International Publication Number WO 02/094421, Immersed Membrane Apparatus, describes an immersed membrane cassette. The cassette has a plurality of membrane modules (alternatively called elements) and a frame for holding the modules while they are immersed in water being filtered by the membranes. Each module has a plurality of hollow fiber membranes attached to and suspended between an upper header and a lower header. The lumens of the membranes are in fluid communication permeate channels in the headers. Connections between the permeate channels and one or more permeate collection tubes attached to the frame are made or broken by sliding an element into or out of the frame.

INTRODUCTION

This specification describes an immersed membrane cassette with high tank intensity (alternatively called footprint intensity) achieved by one or more of: gaps between modules used in mixed liquor of 20 mm or less or 15 mm or less; using structural hollow tubing in at least parts of a frame, for example in a horizontal frame member, to carry permeate and/or air in place of separate permeate and/or air pipes; and, permeate ports on the top of upper headers. The cassette may have a tank intensity over 650 m²/m² when used in mixed liquor, for example in the range of 750-900 m²/m². The cassette may have a tank intensity over 900 m²/m² when used to filter drinking water or for tertiary filtration, for example in the range of 900-1000 m²/m².

This specification also describes an immersed membrane system having a cassette with a tank intensity over 650 m²/m² when used in mixed liquor, for example in the range of 750-900 m²/m², in combination with a fine screen and/or primary clarifier. The fine screen and/or clarifier may be located upstream of the cassette. A fine screen may have 1-3 mm square or round openings or other openings with a maximum dimension measured through the geometric center in the range of 1-4.5 mm.

This specification also describes a process wherein mixed liquor is screened to have less than 2 mg/L trash and filtered with an immersed membrane module having a tank intensity over 650 m²/m², for example in the range of 750-900 m²/m².

This specification also describes an immersed membrane module having a permeate port on the top of a header. A connection between the module and a permeate collection tube may be made with a vertical movement, i.e. a movement perpendicular to the length of the header. A piston seal may be used between the permeate port of the header and the permeate collection tube. The permeate collection tube may be a horizontal structural part of a frame that holds the module, for example a peripheral horizontal element of the frame. A cradle may be used to lift the module relative to the permeate collection tube.

BRIEF DESCRIPTION OF THE FIGURES

FIG. 1 is an isometric drawing of a prior art immersed membrane cassette.

FIG. 2 is an end view of the prior art cassette of FIG. 1.

FIG. 3 is an isometric drawing of the frame of a new immersed membrane cassette.

FIG. 4 is an end view of the new cassette.

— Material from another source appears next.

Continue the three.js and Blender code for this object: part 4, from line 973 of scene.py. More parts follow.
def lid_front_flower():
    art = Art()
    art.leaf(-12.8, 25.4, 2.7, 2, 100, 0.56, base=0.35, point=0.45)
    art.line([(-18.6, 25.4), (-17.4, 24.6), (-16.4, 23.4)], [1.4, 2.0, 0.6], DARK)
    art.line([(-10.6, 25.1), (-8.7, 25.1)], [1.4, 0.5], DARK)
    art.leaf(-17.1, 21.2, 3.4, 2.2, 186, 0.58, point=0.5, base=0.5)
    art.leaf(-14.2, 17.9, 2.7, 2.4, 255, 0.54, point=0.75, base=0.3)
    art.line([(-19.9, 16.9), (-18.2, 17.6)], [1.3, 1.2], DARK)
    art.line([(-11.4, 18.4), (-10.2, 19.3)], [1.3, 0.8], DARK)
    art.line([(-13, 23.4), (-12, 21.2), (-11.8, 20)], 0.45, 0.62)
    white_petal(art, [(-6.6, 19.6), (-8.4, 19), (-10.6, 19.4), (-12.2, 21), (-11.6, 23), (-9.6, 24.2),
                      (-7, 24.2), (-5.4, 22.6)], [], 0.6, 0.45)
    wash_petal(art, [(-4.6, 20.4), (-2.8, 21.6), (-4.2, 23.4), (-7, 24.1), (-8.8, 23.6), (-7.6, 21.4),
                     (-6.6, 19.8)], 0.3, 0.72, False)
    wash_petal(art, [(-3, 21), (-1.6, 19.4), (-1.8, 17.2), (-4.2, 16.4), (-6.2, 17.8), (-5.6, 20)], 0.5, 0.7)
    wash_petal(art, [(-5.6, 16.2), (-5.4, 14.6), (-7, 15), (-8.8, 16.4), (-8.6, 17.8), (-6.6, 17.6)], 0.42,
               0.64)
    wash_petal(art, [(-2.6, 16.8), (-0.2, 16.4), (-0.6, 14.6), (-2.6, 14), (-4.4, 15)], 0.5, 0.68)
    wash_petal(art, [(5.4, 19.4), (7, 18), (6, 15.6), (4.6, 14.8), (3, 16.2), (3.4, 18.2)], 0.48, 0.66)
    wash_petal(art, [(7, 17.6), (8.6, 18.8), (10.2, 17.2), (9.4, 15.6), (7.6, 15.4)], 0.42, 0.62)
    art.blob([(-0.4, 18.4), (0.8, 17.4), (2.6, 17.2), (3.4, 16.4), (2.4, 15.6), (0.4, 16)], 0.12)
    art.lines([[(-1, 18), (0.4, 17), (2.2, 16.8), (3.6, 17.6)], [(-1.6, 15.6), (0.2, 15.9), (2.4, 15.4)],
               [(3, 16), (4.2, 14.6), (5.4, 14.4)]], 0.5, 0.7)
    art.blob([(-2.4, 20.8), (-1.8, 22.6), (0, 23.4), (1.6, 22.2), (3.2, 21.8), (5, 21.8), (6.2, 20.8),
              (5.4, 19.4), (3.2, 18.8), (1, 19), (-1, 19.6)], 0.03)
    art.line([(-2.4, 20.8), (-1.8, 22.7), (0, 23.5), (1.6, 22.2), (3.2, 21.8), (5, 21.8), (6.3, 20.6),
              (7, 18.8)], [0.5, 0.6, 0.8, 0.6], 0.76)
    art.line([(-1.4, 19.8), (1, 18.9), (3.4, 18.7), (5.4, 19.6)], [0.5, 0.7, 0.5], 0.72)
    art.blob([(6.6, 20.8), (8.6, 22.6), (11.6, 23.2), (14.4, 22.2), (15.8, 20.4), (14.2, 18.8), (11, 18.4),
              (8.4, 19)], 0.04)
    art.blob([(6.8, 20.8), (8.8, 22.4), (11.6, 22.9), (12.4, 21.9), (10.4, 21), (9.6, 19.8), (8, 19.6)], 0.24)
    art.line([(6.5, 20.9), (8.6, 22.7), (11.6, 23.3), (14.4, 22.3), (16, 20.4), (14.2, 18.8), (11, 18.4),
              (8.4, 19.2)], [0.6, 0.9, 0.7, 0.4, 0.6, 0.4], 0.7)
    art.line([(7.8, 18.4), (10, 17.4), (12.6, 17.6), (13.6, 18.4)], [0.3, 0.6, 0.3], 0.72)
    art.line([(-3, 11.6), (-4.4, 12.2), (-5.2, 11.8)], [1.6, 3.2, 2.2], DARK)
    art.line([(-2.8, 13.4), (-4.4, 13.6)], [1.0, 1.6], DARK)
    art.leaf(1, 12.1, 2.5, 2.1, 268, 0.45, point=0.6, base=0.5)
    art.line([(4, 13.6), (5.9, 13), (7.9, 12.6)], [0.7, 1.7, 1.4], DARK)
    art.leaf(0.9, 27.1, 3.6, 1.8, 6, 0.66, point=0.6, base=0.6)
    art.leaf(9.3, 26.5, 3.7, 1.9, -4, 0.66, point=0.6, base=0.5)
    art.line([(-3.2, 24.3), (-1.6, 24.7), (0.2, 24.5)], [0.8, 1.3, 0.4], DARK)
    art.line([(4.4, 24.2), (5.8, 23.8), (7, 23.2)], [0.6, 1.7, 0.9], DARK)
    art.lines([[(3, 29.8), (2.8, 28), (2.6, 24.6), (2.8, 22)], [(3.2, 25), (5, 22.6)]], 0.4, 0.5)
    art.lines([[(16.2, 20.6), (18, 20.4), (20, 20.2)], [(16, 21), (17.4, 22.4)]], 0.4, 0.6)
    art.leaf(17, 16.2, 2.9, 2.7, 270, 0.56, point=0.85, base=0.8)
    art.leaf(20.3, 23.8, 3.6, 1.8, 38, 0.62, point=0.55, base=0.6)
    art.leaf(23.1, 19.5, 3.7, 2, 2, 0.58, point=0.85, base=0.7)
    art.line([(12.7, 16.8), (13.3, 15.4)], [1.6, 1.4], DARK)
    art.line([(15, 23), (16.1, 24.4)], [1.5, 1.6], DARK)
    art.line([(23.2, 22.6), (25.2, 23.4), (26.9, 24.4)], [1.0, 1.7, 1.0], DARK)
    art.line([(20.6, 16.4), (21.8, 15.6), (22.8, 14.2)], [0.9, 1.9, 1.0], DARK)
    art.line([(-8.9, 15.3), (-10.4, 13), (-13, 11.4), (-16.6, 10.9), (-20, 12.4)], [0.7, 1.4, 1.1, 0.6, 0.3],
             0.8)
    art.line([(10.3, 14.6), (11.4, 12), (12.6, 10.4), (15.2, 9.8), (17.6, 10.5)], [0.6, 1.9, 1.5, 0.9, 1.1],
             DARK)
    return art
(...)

FIG. 5 shows a cross section of the end of a module installed in the new cassette but not sealed.

FIG. 6 shows a cross section of the end of a module installed and sealed to the new cassette.

FIG. 7 is an isometric view of part of the module to frame connection.

FIG. 8 is a cross section of FIG. 7.

FIG. 9 is a wider angle isometric view of two modules attached to the frame.

DETAILED DESCRIPTION

The ZeeWeed™ series of immersed membrane cassettes sold by Suez are commonly used in membrane bioreactors (MBRs) to treat wastewater using an activated sludge method. The current version in this series is the ZW500D model, shown in FIGS. 1 and 2. In this model, a cassette 10 has a steel frame 12 that supports a permeate collector pipe 14 and a plurality of modules 20. In FIG. 1, only one module 20 is shown to simplify the figure, but a cassette 10 may have 48 or 52 modules 20 when used to filter mixed liquor or 64 or 68 modules 20 when used to filter drinking water or for tertiary filtration. Each module 20 has upper and lower headers 16 and a plurality of hollow fiber membranes 18. In FIG. 1, the membranes 18 are shown as one unit to simplify the figure, but the module 20 actually has many individual hollow fiber membranes 18 extending between the headers 16. The membranes 18 are potted in resin in the headers 16. A permeate channel within the upper header 16 connects the lumens of the membranes 18 to a permeate port at the end of the header 16. A module 20 is installed by moving the module 20 horizontally (i.e. in a direction parallel with the length of the headers 16) into the side of the frame 12. As the module 20 reaches the center of the frame 12, the permeate port at the end of the header 16 slides horizontally into a fitting on the permeate collector pipe 14. As shown in FIG. 2, one module 20 is inserted into each side of the frame 12. A pair of modules 20 are placed back-to-back in the frame 12 but are spaced apart in the center of the cassette 10 by the permeate collector pipe 14.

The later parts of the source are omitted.